● **Task to complete**
Exactly the lines from the start of the data through the line containing "end_r = 11.5; // [10:0.1:12.5]" should be output, with both ends kept and nothing added.

####

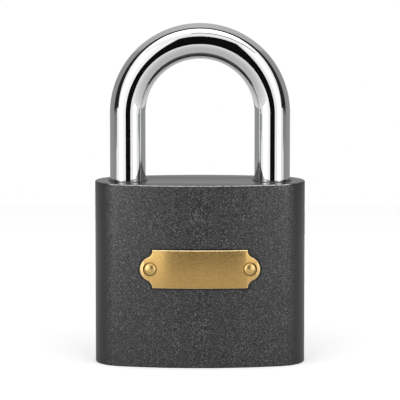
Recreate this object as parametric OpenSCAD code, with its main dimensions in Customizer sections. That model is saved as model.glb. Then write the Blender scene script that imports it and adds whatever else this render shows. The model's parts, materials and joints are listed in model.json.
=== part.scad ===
// Cast iron padlock with a round shackle, a pin tumbler plug and a riveted nameplate.
// X runs across the width, the front face looks towards -Y and +Z is up.
// The origin is at the middle of the bottom face. Sizes are in millimetres.
// The lock is drawn shut but not locked: the plug is turned and the bolt is drawn back.

/* [Body] */
// Width of the body
body_w = 75; // [62.5:0.5:92]
// Depth of the body at its middle
body_d = 30; // [27:0.5:38]
// Height of the body
body_h = 65.5; // [58:0.5:84]
// Radius of the body's two rounded ends
end_r = 11.5; // [10:0.1:12.5]

/* [Shackle] */
// Diameter of the shackle rod
rod_d = 12.7; // [10.5:0.1:14]
// Distance from the body's side to the middle of each leg
leg_inset = 11.75; // [11:0.05:14]
// Height of the arch's centre above the body
arch_rise = 24.2; // [16:0.1:60]
// Depth of the short leg in the body
toe_depth = 24; // [20:0.5:28]
// Height that the lifted short leg clears the body by
toe_clearance = 2; // [1:0.5:5]
// Thickness of the body's floor under the long leg
heel_floor = 4; // [3:0.5:6]
// Diameter of the pin that keeps the shackle in the body
keeper_d = 4; // [3:0.1:4.5]
// Depth of the flat and ring groove that the keeper pin runs in
keeper_groove = 2; // [1.6:0.1:2.4]
// Height of the collar below the ring groove
heel_collar = 2.8; // [2:0.1:5]

/* [Shackle spring] */
// Length of the spring under the long leg
shackle_spring_len = 9.5; // [7:0.5:14]
// Diameter of the spring's wire
shackle_wire_d = 1.2; // [0.8:0.1:1.4]
// Diameter of the spring's middle line
shackle_coil_d = 9.4; // [8:0.1:9.6]

/* [Bolt] */
// Diameter of the bolt
bolt_d = 8; // [6:0.1:9]
// Depth of the bolt's middle below the body's top
bolt_drop = 15.5; // [13:0.5:17]
// Distance that the bolt moves between drawn back and thrown
bolt_throw = 3.6; // [2.6:0.1:4]
// Length of the bolt behind the plug's middle
bolt_tail = 8; // [6:0.5:9]

/* [Plug] */
// Diameter of the plug
plug_d = 13; // [12:0.1:15.6]
// Height of the plug's face inside the body's bottom
plug_recess = 0.3; // [0.2:0.1:1]
// Width of the keyway
keyway_w = 2.2; // [1.6:0.1:2.6]
// Height of the keyway across the plug
keyway_h = 8; // [7:0.1:8.6]
// Thickness of the cam on top of the plug
cam_t = 3.4; // [2.5:0.1:5]
// Diameter of the cam's drive pin
drive_pin_d = 3; // [2.4:0.1:3.4]
// Length of the drive pin inside the bolt's slot
drive_pin_reach = 3; // [2:0.1:3.4]
// Diameter of the pin that keeps the plug in the body
plug_pin_d = 2.5; // [2:0.1:3]
// Height of the plug pin above the body's bottom
plug_pin_z = 4.5; // [4:0.1:5]
// Depth that the plug pin reaches into the plug's groove
plug_pin_bite = 1; // [0.6:0.1:1.2]

/* [Pin tumblers] */
// Number of pin stacks, one node for each piece of a stack
stacks = 5; // [5]
// Height of the first stack above the body's bottom
first_stack_z = 8.5; // [8.5:0.5:10]
// Distance from one stack to the next
stack_pitch = 4; // [3.8:0.1:4.4]
// Diameter of the tumbler pins
tumbler_d = 3; // [2.4:0.1:3.2]
// Length of each driver pin
driver_len = 3.2; // [2.5:0.1:3.4]
// Length of the shortest key pin
key_pin_len = 4.4; // [4:0.1:4.8]
// Step in length from one key cut to the next
key_pin_step = 0.4; // [0.2:0.05:0.4]
// Thickness of the caps that close the chambers
chamber_cap_t = 1.8; // [1.2:0.1:2]
// Diameter of the wire of the pin springs
pin_wire_d = 0.4; // [0.3:0.05:0.5]

/* [Nameplate] */
// Length of the nameplate between its round ends
plate_l = 42.9; // [36:0.1:46]
// Height of the nameplate
plate_h = 13.8; // [12:0.1:18]
// Thickness of the nameplate
plate_t = 0.8; // [0.5:0.1:1.2]
// Height of the nameplate's middle above the body's bottom
plate_z = 35.6; // [24:0.1:44]
// Radius of the nameplate's round ends
plate_end_r = 4.57; // [3.8:0.01:5]
// Radius of the hollow cut from each corner
plate_cove_r = 3; // [2:0.1:3.6]
// Length of the straight top and bottom edges
plate_straight_l = 34; // [28:0.1:34]
// Distance between the two rivets
rivet_spacing = 35.6; // [30:0.1:36]
// Diameter of the rivet heads
rivet_head_d = 4.7; // [3.6:0.1:5]
// Height of the rivet heads
rivet_head_h = 1.2; // [0.8:0.1:1.4]
// Diameter of the rivet shanks
rivet_shank_d = 2.4; // [1.8:0.1:2.8]
// Length of the rivet shanks below the plate
rivet_shank_l = 5; // [3:0.5:6]

/* [Clearances] */
// Gap round each shackle leg
leg_gap = 0.3; // [0.2:0.05:0.4]
// Gap round the bolt
bolt_gap = 0.1; // [0.05:0.05:0.2]
// Gap above and below the bolt in the shackle's notch
notch_gap = 1; // [0.6:0.1:1.4]
// Gap round the plug and the tumbler pins
running_gap = 0.05; // [0.03:0.01:0.1]
// Gap round pieces that are pressed in
seat_gap = 0.03; // [0.01:0.01:0.05]
// Gap between pieces that move past each other without touching
free_gap = 0.3; // [0.2:0.05:0.4]

/* [Hidden] */
$fn = 96;

iron = [0.27, 0.27, 0.28];
chrome = [0.86, 0.87, 0.88];
brass = [0.72, 0.56, 0.32];
steel = [0.62, 0.63, 0.65];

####

● **Response to the task**
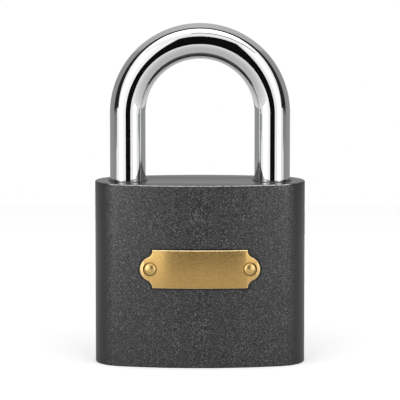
Recreate this object as parametric OpenSCAD code, with its main dimensions in Customizer sections. That model is saved as model.glb. Then write the Blender scene script that imports it and adds whatever else this render shows. The model's parts, materials and joints are listed in model.json.
=== part.scad ===
// Cast iron padlock with a round shackle, a pin tumbler plug and a riveted nameplate.
// X runs across the width, the front face looks towards -Y and +Z is up.
// The origin is at the middle of the bottom face. Sizes are in millimetres.
// The lock is drawn shut but not locked: the plug is turned and the bolt is drawn back.

/* [Body] */
// Width of the body
body_w = 75; // [62.5:0.5:92]
// Depth of the body at its middle
body_d = 30; // [27:0.5:38]
// Height of the body
body_h = 65.5; // [58:0.5:84]
// Radius of the body's two rounded ends
end_r = 11.5; // [10:0.1:12.5]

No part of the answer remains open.